PS. I implemented this in C++ and tested it on a full 10,000 x 10,000 matrix. I counted how many comparisons are made to calculate the maximum of a subrange of a row. The number was never more than 1.01 n^2. n^2 comparisons are needed to find the global maximum, and less than a million comparisons in total on top of that. Runtime < 1 second. Setting 100 million values using arc4random() took significantly more time than that.

• I upvoted this answer on the basis that it mentions an optimization insight that I didn't find in the other answers: for each row (and likewise for each column), at most one element can become the dominating cell, namely, the maximum value for that row (or column). The filtering can be done with `O(n)` space where `n` is the side length of the matrix, and each test/update op is `O(1)` (per cell). This puts an upper limit on `K` (the number of candidates needed to be sorted), which is `K <= n`. Dec 18, 2020 at 14:22

How do you make something more efficient?

• Do less work
• Organize better

Regarding doing less work: instead of 'x'ing out boxes and rescanning the whole matrix, handle only what's left after finding each max.

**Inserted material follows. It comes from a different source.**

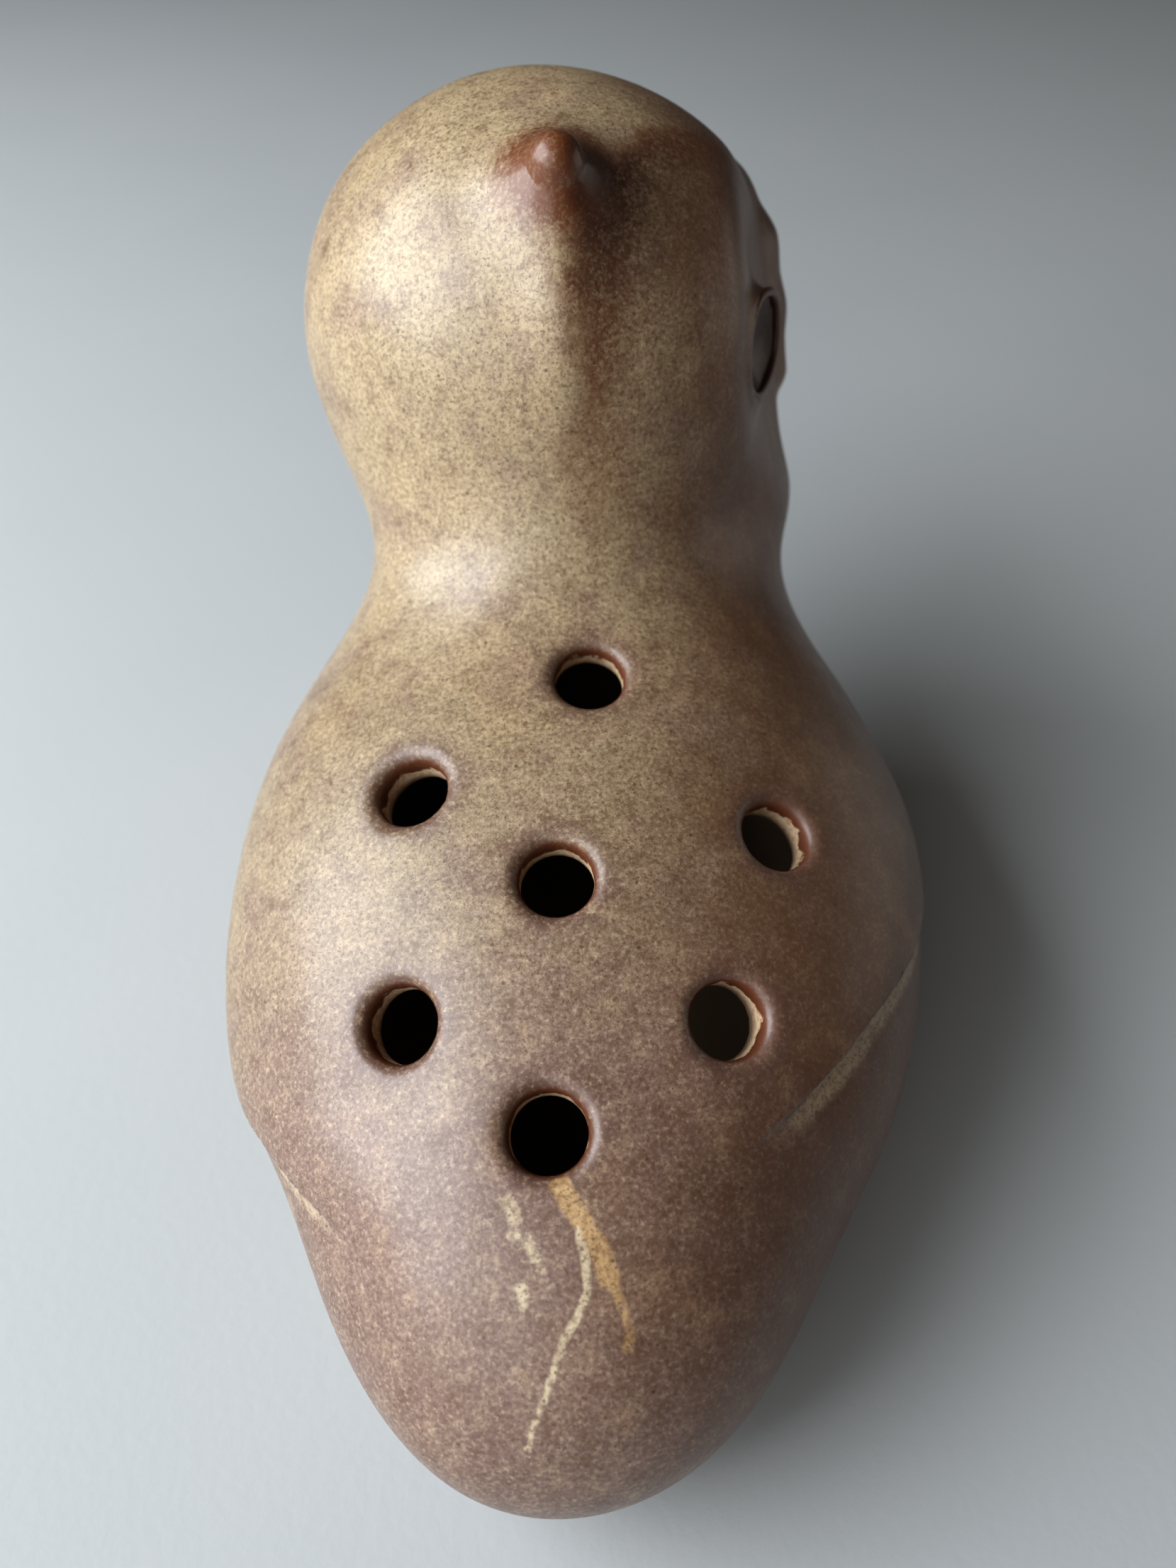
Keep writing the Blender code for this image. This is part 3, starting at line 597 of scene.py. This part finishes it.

Each found max subdivides the remaining space into two smaller spaces, which can be handled independently of its larger containing matrix.  (And what's more, you're already basically computing the corners of these two smaller spaces.)

Regarding better organization: apply @JimmyJames suggestion to scan the matrix only once gathering all values into sorted order; then while traversing that sorted series, track the subdivisions of the space, which are then used to tell you whether or not to allow/output the next element in the series.

Coding left as exercises for the reader.